The Regulation Impact Statement (RIS) found that the MRRT imposed a significant regulatory and compliance burden on the iron ore and coal mining industries, which was exacerbated by its complex design. The RIS concluded that the legislative package to repeal the MRRT will reduce the compliance cost on industry and promote activity in the mining sector by abolishing the MRRT. The RIS noted that while there will be some once off adjustment costs estimated at $800 per company (($243,000 in total for the industry (a ten year average of $24,300 per annum)) to adjust their systems for the repeal of the MRRT, the ongoing compliance savings are estimated as $35,000 per company per annum, or $10.5 million per annum for the industry.
A single-stage RIS was prepared by the Treasury, certified at the Deputy Secretary level, and has been assessed as adequate by the Office of Best Practice Regulation.
28 November 2013
On 13 November 2013, the Prime Minister introduced the Clean Energy Legislation (Carbon Tax Repeal) Bill 2013. The repeal of the carbon tax is an election commitment of the Government. The Office of Best Practice Regulation (OBPR) assessed the significance of this proposal as A-level, meaning it is expected to have significant economy-wide impacts.
The carbon tax is directly applied to a limited range of inputs, and is paid by a relatively small number of businesses or ‘liable entities’. The carbon tax directly increases the cost of: electricity and gas; managing landfill and wastewater; liquid fuels for off-road use; and synthetic greenhouse gases. Some of these products, such as electricity and gas, are used as inputs to other production processes. Consequently, a change in the price of an input can also have indirect effects on prices other products. The incidence of these price changes may be borne by businesses or households.
The Regulation Impact Statement (RIS) states that there are two main problems with the carbon tax: the carbon tax increases the cost of living for the household sector; and it increases costs for business, both in terms of higher input costs, and the costs incurred by liable entities in complying with carbon tax obligations.
The RIS outlines the following impacts on the environment, households and businesses:
- The carbon tax was implemented to achieve a 5 per cent reduction in greenhouse gas emissions by 2020. The Government is committed to achieving this through other policy approaches. Therefore it is not expected that there will be a significantly different environmental outcome in terms of expected GHG emission reductions.
- It is expected that household cost of living will be lower.
- It is expected that the cost of inputs for business will be lower, and this may have subsequent economic impacts resulting from those cost reductions being passed through to end users of affected products and services, such as consumers. The Australian Competition and Consumer Commission will have a role in monitoring these expected price reductions.
It is estimated that the policy will result in an overall reduction in business compliance costs of $85.3m in the first year following repeal.

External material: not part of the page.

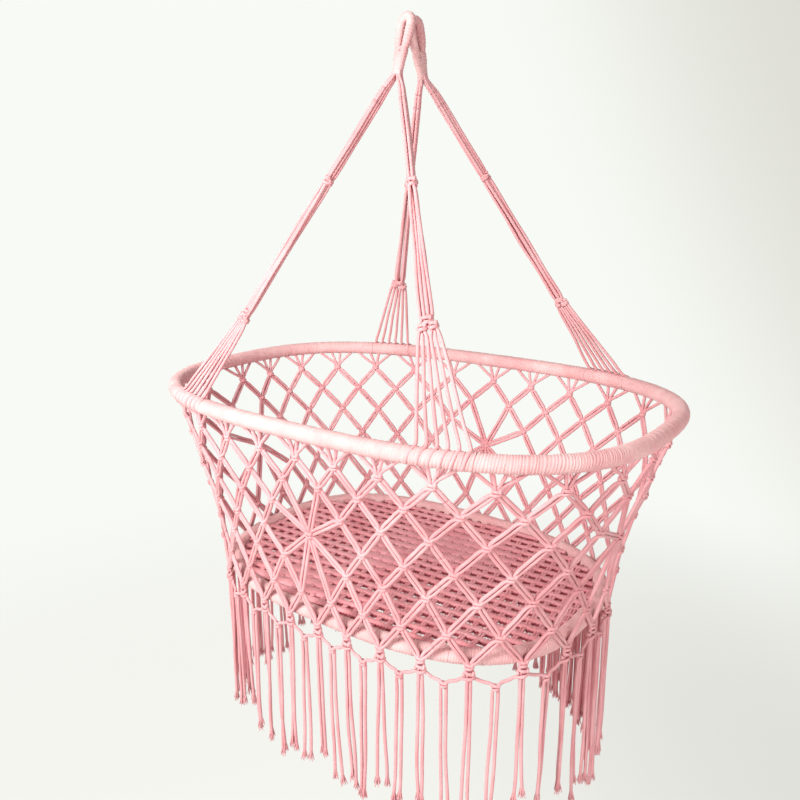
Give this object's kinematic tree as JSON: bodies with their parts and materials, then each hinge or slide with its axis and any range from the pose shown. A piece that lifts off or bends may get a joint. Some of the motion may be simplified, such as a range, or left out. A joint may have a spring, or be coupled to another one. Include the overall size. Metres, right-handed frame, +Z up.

A details-stage RIS was prepared by the Department of the Environment and certified as adequate by a Deputy Secretary from that Department. Consistent with the Government’s best practice regulation requirements the RIS focussed on the impacts of the election commitment and did not consider alternative approaches.
The Office of Best Practice Regulation has assessed that the details-stage RIS contains an adequate level of analysis and meets the Government’s best practice regulation requirements.
26 November 2013
On 22 October 2013, the Assistant Minister for Infrastructure and Regional Development introduced a requirement through Australian Design Rules 31/03 and 35/05 under section 7 of the Motor Vehicle Standards Act 1989 for Electronic Stability Control (ESC) to be fitted to new light commercial vehicles (LCVs). ESC will be mandated from 2015 for new vehicle models and 2017 for all new vehicles. ESC is already mandatory for light passenger vehicles.
ESC is an advanced vehicle stability system that works by automatically braking individual wheels to help the driver steer in the intended direction during a skid. Research has shown that ESC in LCVs is likely to be around 30 per cent effective at averting single vehicle crashes.
Benefit cost analysis shows that, even in the presence of high predicted fitment rates, there is a case for mandating ESC for LCVs, which would provide a reduction in road trauma estimated at 29 lives saved over a 15 year regulation period, with around $79 million in net benefits. The cost for vehicle manufacturers is estimated at around $51 million.
A details-stage RIS was prepared and certified by the Department of Infrastructure and Regional Development. The RIS contains an adequate level of analysis and meets the best practice regulation requirements.
22 November 2013
On 22 October 2013, the Assistant Minister for Infrastructure and Regional Development introduced a requirement through Australian Design Rules 31/03 and 35/05 under section 7 of the Motor Vehicle Standards Act 1989 for Brake Assist Systems (BAS) to be fitted to new light passenger vehicles and light commercial vehicles. BAS will be mandated from 2015 for new vehicle models, 2016 for all new light passenger vehicles and 2017 for all new light commercial vehicles.
BAS are designed to help drivers stop more quickly in an emergency situation. By detecting when a vehicle is undergoing emergency braking and then applying the maximum braking force, BAS can minimise the stopping distance of a vehicle and help to either avoid a collision or reduce its severity. BAS has significant potential to reduce road trauma involving pedestrians and cyclists.
Compared to the business as usual case, the preferred option is estimated to provide net benefits of $30m, saving 10 lives and over 200 serious injuries over a 15-year regulation period. It is also estimated to achieve the highest ongoing fitment rate of BAS in new vehicles, thereby maximising the benefits that BAS has to offer. The option would add an additional cost of around $45 per vehicle.
A details-stage Regulation Impact Statement (RIS) was prepared by the Department of Infrastructure and Regional Development. The RIS contains an adequate level of analysis and meets best practice regulation requirements.